Le dio su receta sin apenas alzar el rostro. Mientras la farmacéutica buscaba los medicamentos, una imagen desoladora le cruzó la mente. Acongojada, se dirigió al mostrador y antes de entregárselos, puso su mano sobre la de la joven.
Tenía una mano huesuda y helada, la joven extrañada intentó apartarse, pero ella no la soltaba, entonces la miró y con todo el amor que pudo le dijo que no estaba sola, que la tormenta pasaría y que ella estaría allí para cobijarla.

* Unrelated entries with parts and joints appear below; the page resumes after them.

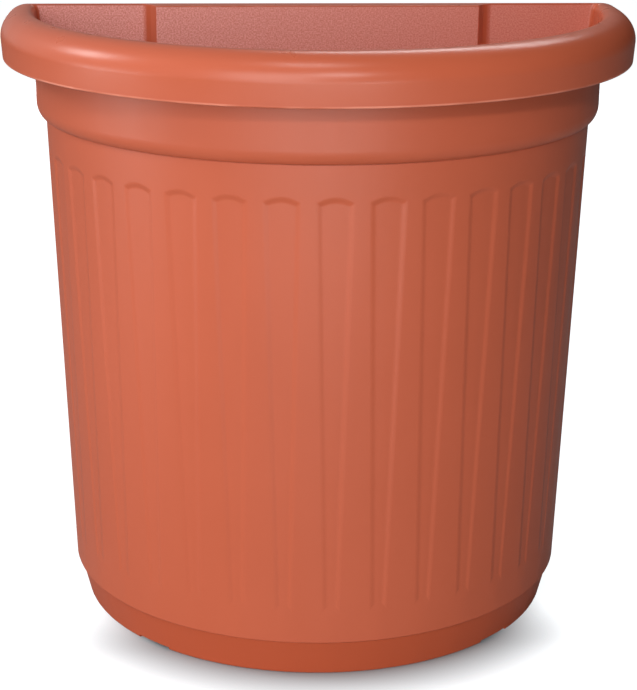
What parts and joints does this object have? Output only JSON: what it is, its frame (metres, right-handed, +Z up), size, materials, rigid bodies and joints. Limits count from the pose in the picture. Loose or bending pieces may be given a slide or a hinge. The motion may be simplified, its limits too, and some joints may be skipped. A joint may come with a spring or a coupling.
{
  "type": "wall planter",
  "caption": "Half-round fluted wall planter with a rolled rim, a flat back and push-in drain plugs.",
  "frame": {"origin": "under the middle of the box that the planter fills, on the ground", "axes": "+Z up, +Y out of the flat back towards the wall, +X along the back, so the round front faces -Y"},
  "size_m": [0.4, 0.2119, 0.39],
  "materials": {
    "terracotta_plastic": "fine moulded grain with a soft sheen",
    "plug_rubber": "matt"
  },
  "bodies": {
    "planter": {"planter_shell": "terracotta_plastic"},
    "plug_rear_left": {"drain_plug_rear_left": "plug_rubber"},
    "plug_front_left": {"drain_plug_front_left": "plug_rubber"},
    "plug_front_right": {"drain_plug_front_right": "plug_rubber"},
    "plug_rear_right": {"drain_plug_rear_right": "plug_rubber"}
  },
  "joints": [
    {"name": "plug_rear_left_pull", "type": "slide", "parent": "planter", "child": "plug_rear_left", "axis": [0, 0, 1], "range_m": [0, 0.02]},
    {"name": "plug_front_left_pull", "type": "slide", "parent": "planter", "child": "plug_front_left", "axis": [0, 0, 1], "range_m": [0, 0.02]},
    {"name": "plug_front_right_pull", "type": "slide", "parent": "planter", "child": "plug_front_right", "axis": [0, 0, 1], "range_m": [0, 0.02]},
    {"name": "plug_rear_right_pull", "type": "slide", "parent": "planter", "child": "plug_rear_right", "axis": [0, 0, 1], "range_m": [0, 0.02]}
  ]
}
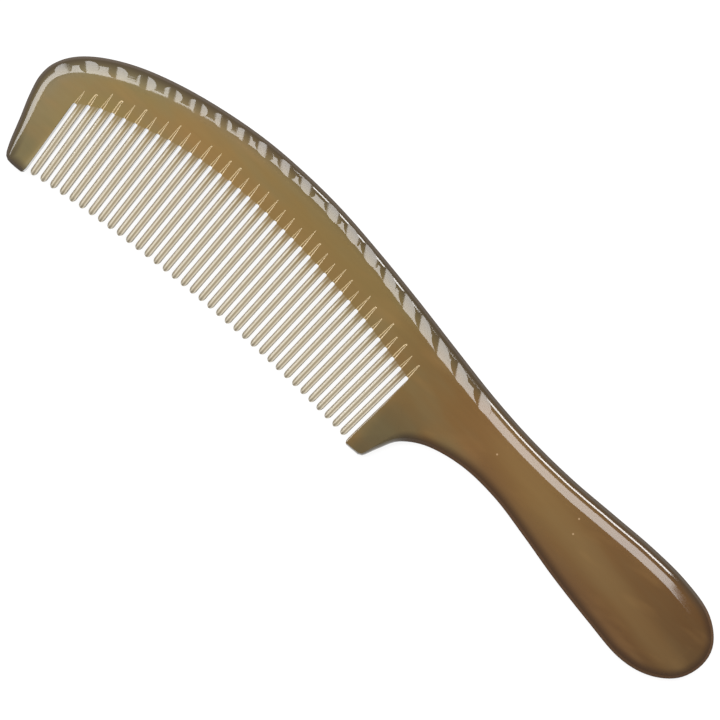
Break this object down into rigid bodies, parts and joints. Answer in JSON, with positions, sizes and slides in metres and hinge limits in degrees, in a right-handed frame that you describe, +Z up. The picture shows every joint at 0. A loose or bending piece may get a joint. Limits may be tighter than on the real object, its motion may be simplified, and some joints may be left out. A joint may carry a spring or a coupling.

En un último momento, la joven se intentó zafar bruscamente, pero ella no se apartaba y de repente, algo en la joven se rompió, notó cómo quemaba, cómo su sollozo rompió el caparazón que tanto la asfixiaba, bramó el eco de su voz y al final brotaron sus lágrimas desconsoladas.
Quizás a veces baste con un apretón, con un cruce de miradas, con una palabra amable, con prestar más atención, percibir sin velos, entender miradas, ver a través de las señales visibles y las del alma.